The Eczema Pattern No One Talks About
- Meeka Raiter

- Jan 15
- 2 min read
Most eczema sufferers share a similar history.
Highly processed foods
Heavy reliance on plant foods believed to be “healthy”
Years of seed oils
Repeated topical suppression
And a skin barrier that never quite recovers
Eczema does not start on the skin.
It shows up there.

Oxalates and Skin Inflammation
Oxalates are naturally occurring plant defense compounds.
They bind to minerals like calcium and can form sharp crystalline structures in the body.
According to discussions led by Dr. Chaffee and echoed by Dr. Berry, oxalates can accumulate in tissues when intake is high and clearance pathways are overwhelmed. Skin is one of the places they may surface.
Common high-oxalate foods include:
Spinach
Almonds
Dark chocolate
Sweet potatoes
Beets
Many nuts and seeds
Beans
Wheat
Potatoes
Buckwheat
In sensitive individuals, oxalate overload has been associated with:
Burning or itchy skin
Eczema flares
Rashes that migrate or worsen unpredictably
Delayed skin healing
When people reduce oxalates, they often report an adjustment period followed by calmer skin and fewer flares. This is something many carnivore and animal-based practitioners observe repeatedly in clinic and community reports.

Seed Oils and the Broken Skin Barrier
Seed oils are a newer addition to the human diet. Canola, soybean, sunflower, safflower and corn oil are rich in unstable polyunsaturated fats.
Dr. Saladino speaks extensively about how excess omega-6 fats contribute to systemic inflammation and impair mitochondrial and cellular signaling.

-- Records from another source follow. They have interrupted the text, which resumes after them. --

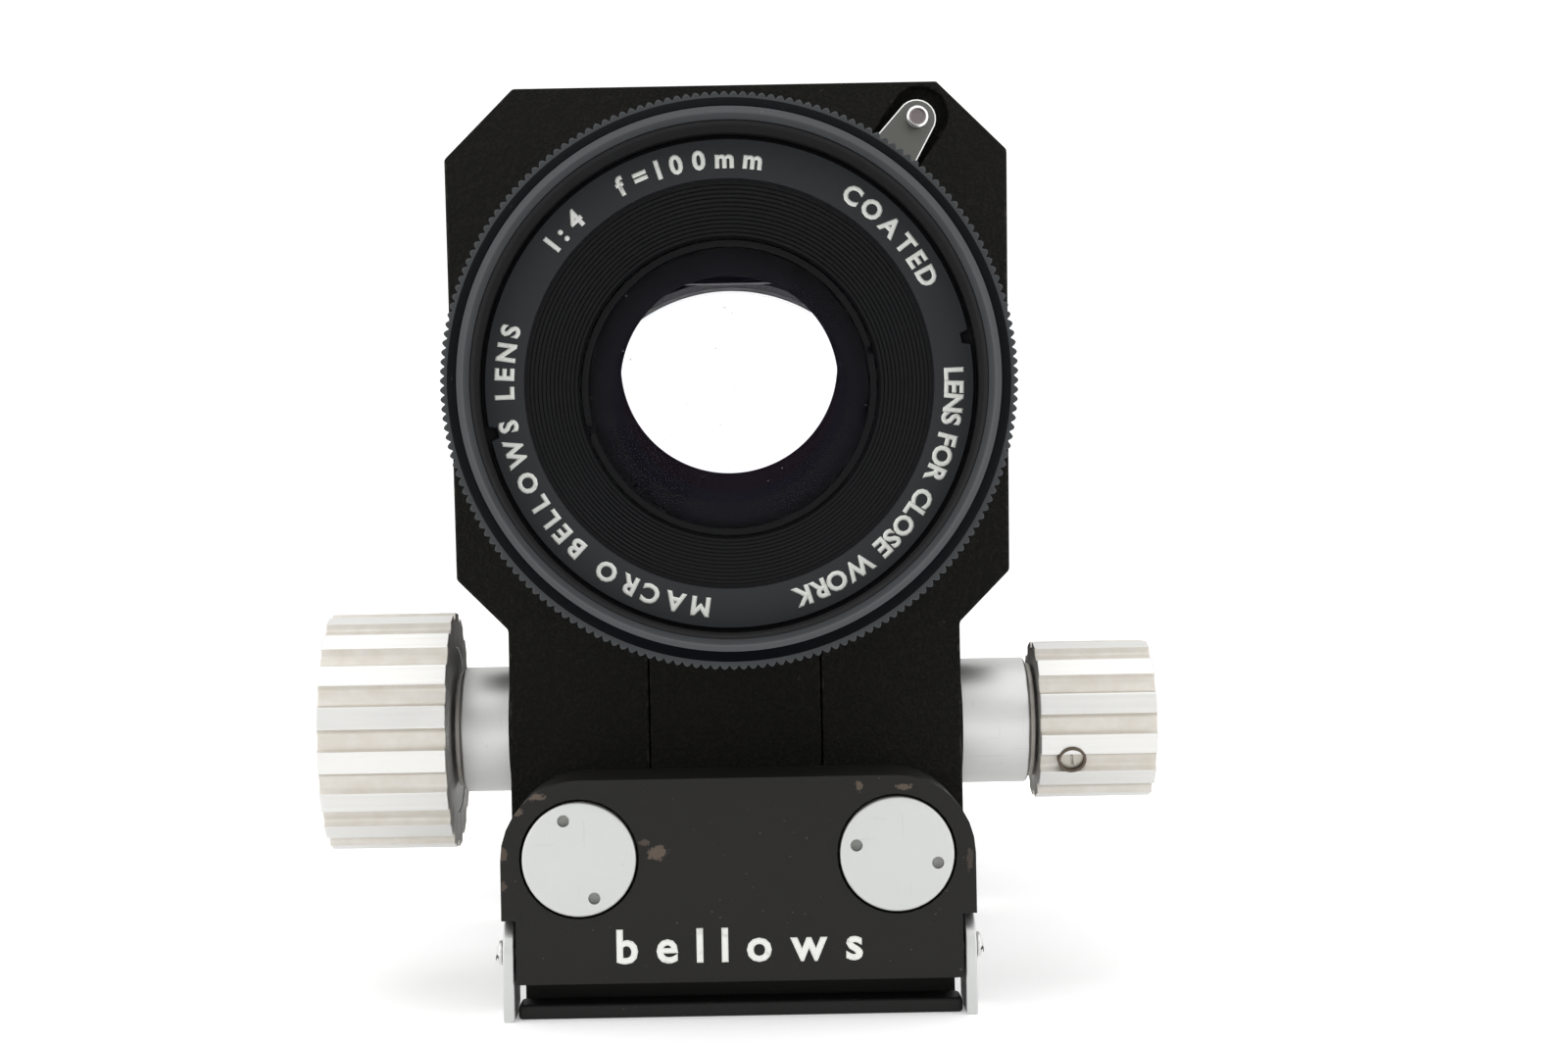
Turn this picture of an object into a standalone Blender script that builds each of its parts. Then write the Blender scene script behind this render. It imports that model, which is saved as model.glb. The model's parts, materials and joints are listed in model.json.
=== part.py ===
"""Macro bellows unit with a short-mount lens, as an assembly of separate pieces.

Frame: +Z up, the lens looks along -Y, and the origin is the middle of the tripod block's base face.
All sizes are in metres.
"""

import math

import bmesh
import bpy
from mathutils import Matrix, Vector

# Clearances
GAP = 0.0003
SEAM = 0.0002
RUN = 0.0003
BAR_RUN = 0.0004
BEYOND = 0.001

# Focusing rail
RAIL_LENGTH = 0.172
END_THICK = 0.013
END_BOTTOM = 0.0044
LIP_THICK = 0.004
LIP_BOTTOM = 0.0006
ROD_RADIUS = 0.006
ROD_SPREAD = 0.01835
ROD_HEIGHT = 0.0188
ROD_WALL = 0.0031
CAP_LIP = 0.0006
CAP_THICK = 0.003
CAP_PROUD = 0.0004
SPANNER_OFFSET = 0.0048
SPANNER_RADIUS = 0.0009
SPANNER_DEPTH = 0.0012
SPANNER_TURN = {"left": math.radians(111), "right": math.radians(167)}

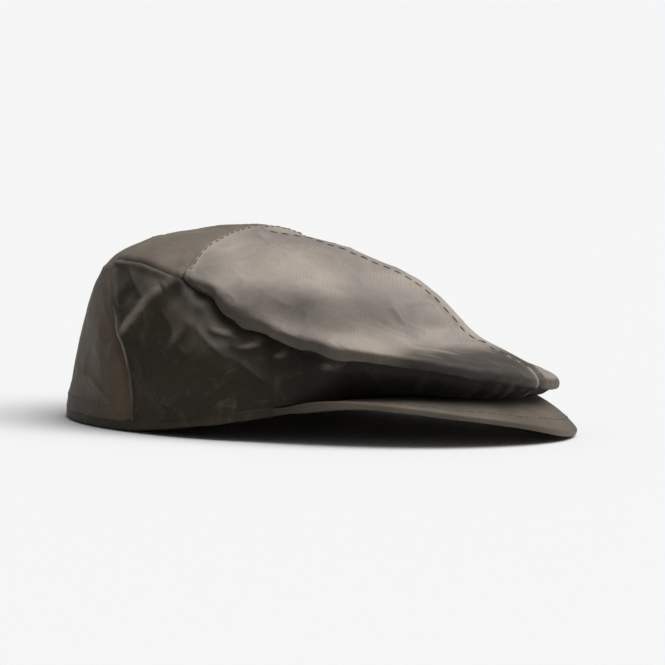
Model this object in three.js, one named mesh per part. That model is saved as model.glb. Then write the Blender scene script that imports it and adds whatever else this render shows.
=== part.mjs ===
// Small waxed flat cap.
// The soft crown is sewn from five cloth panels: two halves over the top and front, one over
// the back, and a long one down each side. A stiff arched peak juts from under the front, and
// a turned hem runs round the opening.
// Millimetres. +Z is up, the front of the cap points along -Y, the wearer's right is -X.
import * as THREE from 'three';
import { mergeVertices } from 'three/addons/utils/BufferGeometryUtils.js';

// Cloth and its seams
const CLOTH = 1.6;
const SEAM_GAP = 0.4;

// The crown is described in upright sections that fan out from an axis through the point
// where its top seams meet. An azimuth is in degrees, 0 at the front centre and 180 at the back.
const CROWN_TOP = 45.7;
const RINGS = ['hem', 'belly', 'seam', 'roll', 'shoulder', 'crease', 'slope', 'dome'];
const SEAM_RING = RINGS.indexOf('seam');
const TOP_RING = RINGS.length;

// The head opening is an oval, measured from the axis: its widest line lies ahead of the axis
const OPENING = { halfWidth: 50, middleAhead: 15, front: 41.5, back: 56 };

// How far each ring above the hem reaches from the axis, a row for each section
const REACH = table(['azimuth', ...RINGS.slice(1)], [
  [0, 72.0, 75.4, 76.6, 73.4, 60.0, 46.5, 27.0],
  [14, 70.0, 73.6, 74.6, 71.2, 58.4, 44.0, 26.0],
  [30, 63.5, 69.2, 70.6, 66.0, 55.0, 41.5, 24.5],
  [42, 59.0, 62.3, 63.9, 60.0, 50.5, 38.0, 22.5],
  [54, 55.6, 53.2, 54.9, 51.3, 43.5, 33.0, 19.5],
  [66, 53.0, 45.8, 47.0, 44.0, 37.5, 28.0, 16.5],
  [77, 50.6, 40.5, 39.9, 37.0, 32.0, 24.5, 14.0],
  [89, 47.4, 37.0, 35.0, 31.5, 26.5, 20.0, 11.5],
  [110, 43.6, 35.5, 33.0, 29.0, 24.0, 18.0, 10.0],
  [130, 40.9, 33.8, 31.5, 27.5, 22.8, 17.0, 9.6],
  [155, 38.8, 31.6, 29.2, 25.4, 21.0, 15.8, 9.0],
  [180, 37.6, 30.2, 27.9, 24.2, 20.0, 15.0, 8.6],
]);

// How high each ring lies over the surface that the cap rests on
const HEIGHT = table(['azimuth', ...RINGS], [
  [0, 11.2, 10.6, 11.8, 13.6, 17.0, 22.4, 33.6, 41.4],
  [14, 11.2, 11.4, 14.2, 16.4, 18.9, 22.6, 33.2, 41.2],
  [30, 11.2, 13.0, 17.6, 19.8, 22.0, 24.2, 32.6, 40.6],
  [42, 10.7, 13.8, 19.4, 21.8, 24.8, 28.8, 35.2, 41.4],
  [54, 9.1, 14.0, 22.0, 24.8, 28.2, 32.6, 37.6, 42.3],
  [66, 6.8, 15.0, 26.0, 28.6, 31.8, 35.6, 39.4, 43.3],
  [77, 5.2, 17.0, 31.4, 33.4, 36.0, 39.0, 41.8, 44.3],
  [89, 3.6, 18.0, 34.8, 36.7, 39.3, 41.7, 43.5, 45.0],
  [110, 2.4, 18.0, 39.4, 40.8, 42.2, 43.4, 44.5, 45.4],
  [130, 2.4, 18.0, 39.2, 40.5, 42.0, 43.3, 44.5, 45.4],
  [155, 2.4, 18.0, 37.4, 39.0, 40.9, 42.6, 44.0, 45.2],
  [180, 2.4, 18.0, 36.6, 38.2, 40.2, 42.0, 43.6, 44.9],
]);

// The front of the crown sags on the wearer's left. Its rings stand lower there by a share of
// how far they lie from the centre seam, less so towards the cross seam and the hem.
const SAG = { share: 0.23, fullAzimuth: 24, endAzimuth: 89, startRing: 0.4 };

// Seams: the cross seam runs out from the axis to either side. The back seam climbs from the
// hem to the rear corner, and a short seam joins the corner to the end of the cross seam. The
// back panel is set back from the side panel's sharp corner by so many times its usual gap.
const CROSS_SEAM_AZIMUTH = 89;
const BACK_SEAM = { hemAzimuth: 99.5, curve: 2.5 };
const CORNER = { azimuth: 128, ring: 1.94, setBack: 3 };

// Folds and dents in the cloth. Each runs from one place to another, given by azimuth (the
// wearer's right is positive) and by ring, and stands proud of the cloth by lift.
const FOLDS = table(['azimuth', 'ring', 'toAzimuth', 'toRing', 'lift', 'width'], [
  [14, 5.3, 20, 5.15, -1.6, 7.0],
  [33, 5.6, 26, 4.9, 1.2, 4.0],
  [74, 3.6, 35, 4.7, 1.0, 5.0],
  [80, 5.0, 36, 6.2, 0.7, 5.0],
  [92, 1.85, 118, 1.2, 1.7, 4.5],
  [104, 1.3, 116, 0.95, 0.9, 3.2],
  [73, 1.9, 79, 1.6, 0.9, 3.0],
  [65, 1.9, 71, 1.6, 0.9, 3.0],
  [53, 1.9, 59, 1.6, 0.9, 3.0],
  [45, 1.9, 50, 1.6, 0.8, 3.0],
  [-14, 5.3, -22, 5.1, -1.2, 7.0],
  [-35, 5.6, -28, 4.9, 1.0, 4.0],
  [-72, 3.6, -36, 4.7, 0.9, 5.0],
  [-93, 1.85, -114, 1.2, 1.4, 4.5],
  [-70, 1.9, -76, 1.6, 0.8, 3.0],
  [-56, 1.9, -61, 1.6, 0.8, 3.0],
]);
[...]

Skin cells rely heavily on fat composition to maintain barrier integrity.
When seed oils dominate the diet:
Cell membranes become fragile
Inflammatory signaling increases
Skin becomes reactive and slow to repair
Moisture loss accelerates
No topical product can fully compensate for a diet that destabilizes the skin barrier from the inside.
Why Tallow Makes Sense for Eczema-Prone Skin
This is where things begin to feel logical again.
Tallow is rich in:
Stearic acid
Palmitic acid
Oleic acid
Fat-soluble vitamins A, D, E and K
These are the very fats human skin is built from.
When applied topically, properly rendered tallow:
Supports barrier repair
Reduces transepidermal water loss
Feeds the skin without overstimulation
Does not disrupt the microbiome
For eczema-prone skin, less stimulation equals more healing.
No chasing actives.
No constant exfoliation.
No stripping and re-coating.
Just nourishment.

Dietary Shifts That Often Ease Eczema
While every body is unique, the following changes are repeatedly associated with improvement in eczema symptoms within carnivore and animal-based circles.
Reduce or Remove Oxalate-Heavy Foods
This is not about fear mongering. It is about relief. Gradual reduction is often gentler than sudden elimination.
Remove Industrial Seed Oils
Replace with stable fats such as:
Tallow
Butter
Ghee
Animal fats
Prioritise Animal-Based Nutrition
Animal foods provide:
Highly bioavailable protein
Fat-soluble vitamins
Structural fats the skin recognises
Many people notice skin improvement before digestion, weight, or energy changes.
Simplify Topical Inputs
Eczema-prone skin often thrives when the product list shrinks.
Tallow-based balms with minimal ingredients are frequently better tolerated than complex formulations.

The Bigger Picture
Eczema is a protective response from a body under metabolic and inflammatory stress.
When oxalates are reduced, seed oils are removed, and skin is fed with fats it recognises, the body often remembers how to heal.
Slowly.
Quietly.
Without drama.
That is the kind of healing that lasts.